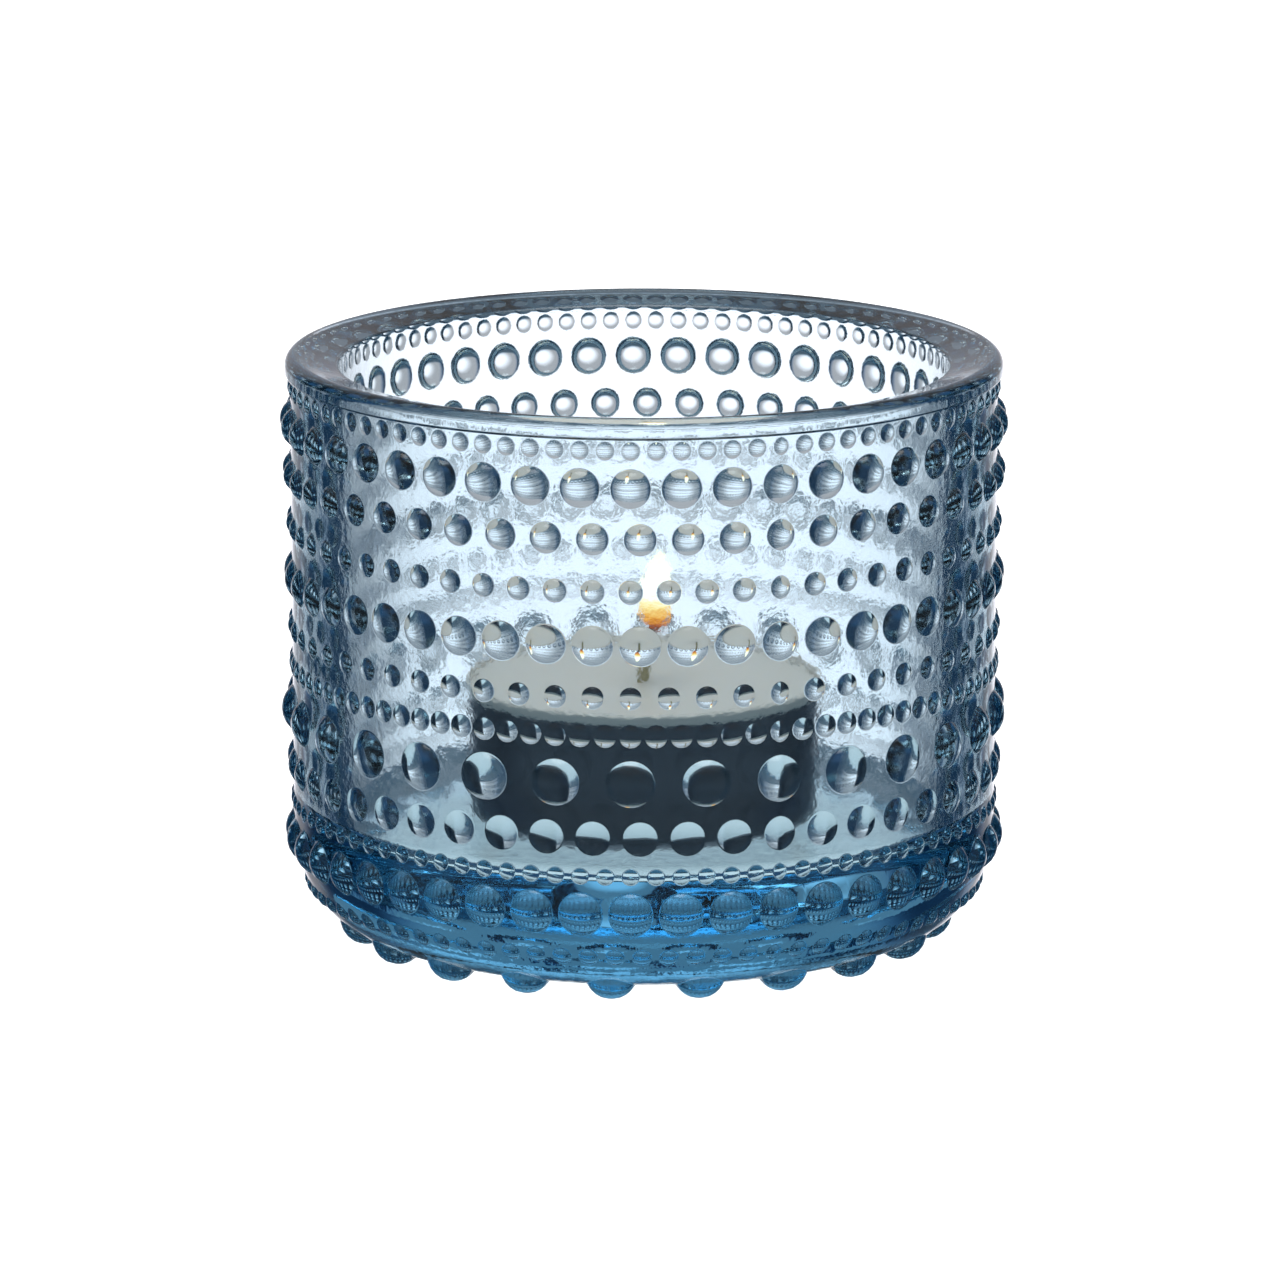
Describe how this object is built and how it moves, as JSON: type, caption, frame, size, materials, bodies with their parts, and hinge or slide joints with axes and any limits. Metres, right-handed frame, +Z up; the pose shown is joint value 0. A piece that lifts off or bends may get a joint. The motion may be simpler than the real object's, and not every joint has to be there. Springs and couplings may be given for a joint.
{
  "type": "tealight holder",
  "caption": "Round pressed-glass bowl with a thick base, rows of small beads round the wall and bead feet, holding a lit tealight.",
  "frame": {"origin": "centre of the footprint, at the height of the worn flats on the foot beads", "axes": "+Z up along the bowl's axis, front towards -Y, +X to the right seen from the front"},
  "size_m": [0.0788, 0.0788, 0.0639],
  "materials": {
    "blue_glass": "clear pressed glass, pale blue where thin and deep blue where thick",
    "cup_metal": "thin drawn sheet, satin",
    "wax": "white wax, slightly translucent, melted round the wick",
    "sustainer_steel": "stamped tinned steel",
    "wick_cotton": "braided cotton, charred above the wax",
    "flame": "small steady candle flame"
  },
  "bodies": {
    "holder": {"glass_holder": "blue_glass"},
    "tealight": {"tealight_cup": "cup_metal"},
    "candle": {"wax": "wax", "wick_sustainer": "sustainer_steel", "wick": "wick_cotton"}
  },
  "joints": [
    {"name": "tealight_lift", "type": "slide", "parent": "holder", "child": "tealight", "axis": [0, 0, 1], "range_m": [0, 0.065]},
    {"name": "candle_lift", "type": "slide", "parent": "tealight", "child": "candle", "axis": [0, 0, 1], "range_m": [0, 0.02]}
  ]
}
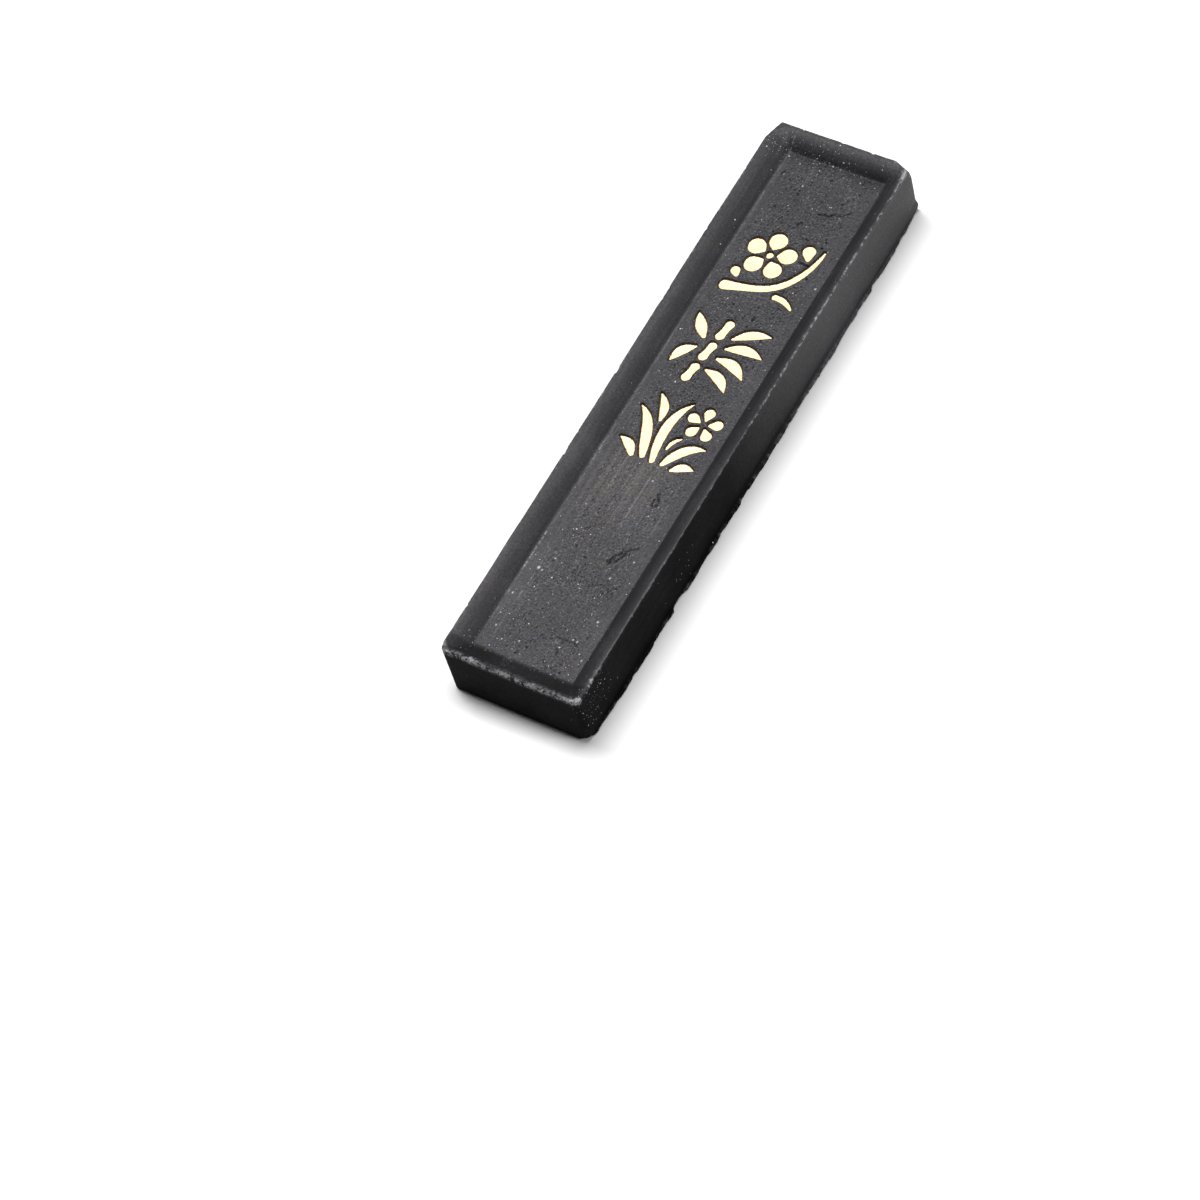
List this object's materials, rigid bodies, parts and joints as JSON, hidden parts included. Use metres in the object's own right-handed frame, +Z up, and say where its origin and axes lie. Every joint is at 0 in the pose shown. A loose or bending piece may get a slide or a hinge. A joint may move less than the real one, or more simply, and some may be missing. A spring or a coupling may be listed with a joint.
{
  "type": "ink stick",
  "caption": "Flat rectangular ink stick of moulded soot and glue, with a framed sunk panel on each face and gilded plum, bamboo and orchid ornaments on the front.",
  "frame": {"origin": "middle of the underside, on the surface that the stick lies on", "axes": "+X across the stick, +Y along it towards the top of the ornaments, +Z up, out of the decorated front face"},
  "size_m": [0.0234, 0.1, 0.0107],
  "materials": {
    "ink": "matte",
    "gilt": "satin"
  },
  "bodies": {
    "root": {"bamboo_culm_lower": "gilt", "bamboo_culm_middle": "gilt", "bamboo_culm_upper": "gilt", "bamboo_leaf_1": "gilt", "bamboo_leaf_2": "gilt", "bamboo_leaf_3": "gilt", "bamboo_leaf_4": "gilt", "bamboo_leaf_5": "gilt", "bamboo_leaf_6": "gilt", "ink_body": "ink", "orchid_blade_1": "gilt", "orchid_blade_2": "gilt", "orchid_blade_3": "gilt", "orchid_blade_4": "gilt", "orchid_blade_5": "gilt", "orchid_blade_6": "gilt", "orchid_petal_1": "gilt", "orchid_petal_2": "gilt", "orchid_petal_3": "gilt", "orchid_petal_4": "gilt", "orchid_petal_5": "gilt", "orchid_stem": "gilt", "plum_bud_lower": "gilt", "plum_bud_upper": "gilt", "plum_centre": "gilt", "plum_petal_1": "gilt", "plum_petal_2": "gilt", "plum_petal_3": "gilt", "plum_petal_4": "gilt", "plum_petal_5": "gilt", "plum_spur": "gilt", "plum_twig": "gilt"}
  },
  "joints": []
}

────────

▶ _Exercise aim_
The entries above must be returned in full, exactly as shown.

▶ _Result_
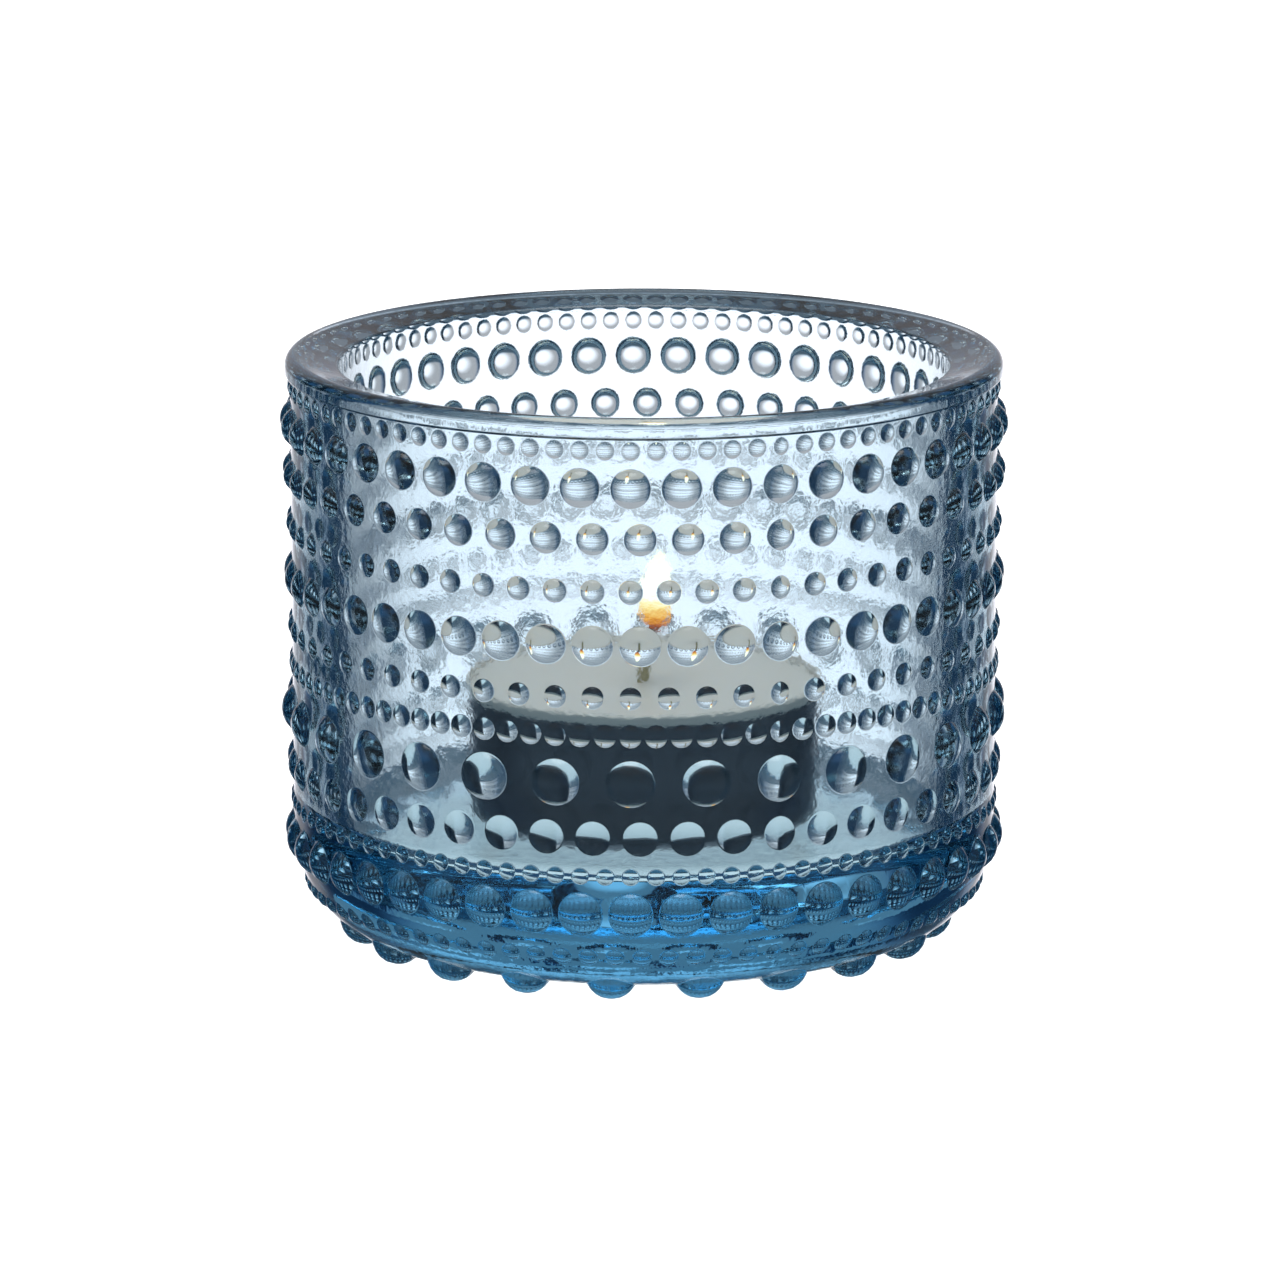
Describe how this object is built and how it moves, as JSON: type, caption, frame, size, materials, bodies with their parts, and hinge or slide joints with axes and any limits. Metres, right-handed frame, +Z up; the pose shown is joint value 0. A piece that lifts off or bends may get a joint. The motion may be simpler than the real object's, and not every joint has to be there. Springs and couplings may be given for a joint.
{
  "type": "tealight holder",
  "caption": "Round pressed-glass bowl with a thick base, rows of small beads round the wall and bead feet, holding a lit tealight.",
  "frame": {"origin": "centre of the footprint, at the height of the worn flats on the foot beads", "axes": "+Z up along the bowl's axis, front towards -Y, +X to the right seen from the front"},
  "size_m": [0.0788, 0.0788, 0.0639],
  "materials": {
    "blue_glass": "clear pressed glass, pale blue where thin and deep blue where thick",
    "cup_metal": "thin drawn sheet, satin",
    "wax": "white wax, slightly translucent, melted round the wick",
    "sustainer_steel": "stamped tinned steel",
    "wick_cotton": "braided cotton, charred above the wax",
    "flame": "small steady candle flame"
  },
  "bodies": {
    "holder": {"glass_holder": "blue_glass"},
    "tealight": {"tealight_cup": "cup_metal"},
    "candle": {"wax": "wax", "wick_sustainer": "sustainer_steel", "wick": "wick_cotton"}
  },
  "joints": [
    {"name": "tealight_lift", "type": "slide", "parent": "holder", "child": "tealight", "axis": [0, 0, 1], "range_m": [0, 0.065]},
    {"name": "candle_lift", "type": "slide", "parent": "tealight", "child": "candle", "axis": [0, 0, 1], "range_m": [0, 0.02]}
  ]
}
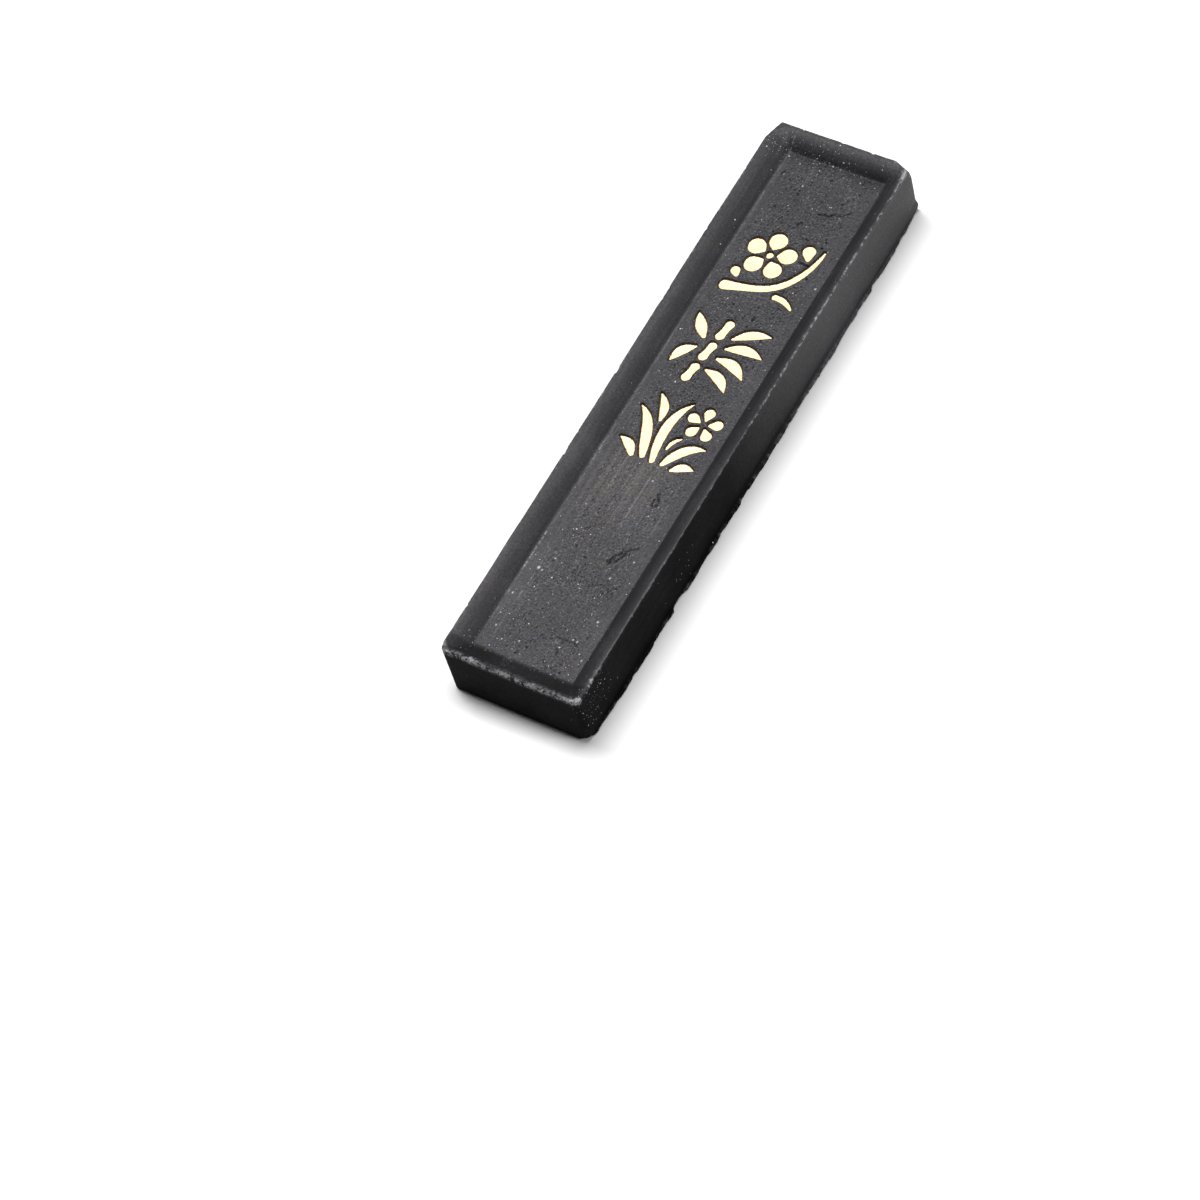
List this object's materials, rigid bodies, parts and joints as JSON, hidden parts included. Use metres in the object's own right-handed frame, +Z up, and say where its origin and axes lie. Every joint is at 0 in the pose shown. A loose or bending piece may get a slide or a hinge. A joint may move less than the real one, or more simply, and some may be missing. A spring or a coupling may be listed with a joint.
{
  "type": "ink stick",
  "caption": "Flat rectangular ink stick of moulded soot and glue, with a framed sunk panel on each face and gilded plum, bamboo and orchid ornaments on the front.",
  "frame": {"origin": "middle of the underside, on the surface that the stick lies on", "axes": "+X across the stick, +Y along it towards the top of the ornaments, +Z up, out of the decorated front face"},
  "size_m": [0.0234, 0.1, 0.0107],
  "materials": {
    "ink": "matte",
    "gilt": "satin"
  },
  "bodies": {
    "root": {"bamboo_culm_lower": "gilt", "bamboo_culm_middle": "gilt", "bamboo_culm_upper": "gilt", "bamboo_leaf_1": "gilt", "bamboo_leaf_2": "gilt", "bamboo_leaf_3": "gilt", "bamboo_leaf_4": "gilt", "bamboo_leaf_5": "gilt", "bamboo_leaf_6": "gilt", "ink_body": "ink", "orchid_blade_1": "gilt", "orchid_blade_2": "gilt", "orchid_blade_3": "gilt", "orchid_blade_4": "gilt", "orchid_blade_5": "gilt", "orchid_blade_6": "gilt", "orchid_petal_1": "gilt", "orchid_petal_2": "gilt", "orchid_petal_3": "gilt", "orchid_petal_4": "gilt", "orchid_petal_5": "gilt", "orchid_stem": "gilt", "plum_bud_lower": "gilt", "plum_bud_upper": "gilt", "plum_centre": "gilt", "plum_petal_1": "gilt", "plum_petal_2": "gilt", "plum_petal_3": "gilt", "plum_petal_4": "gilt", "plum_petal_5": "gilt", "plum_spur": "gilt", "plum_twig": "gilt"}
  },
  "joints": []
}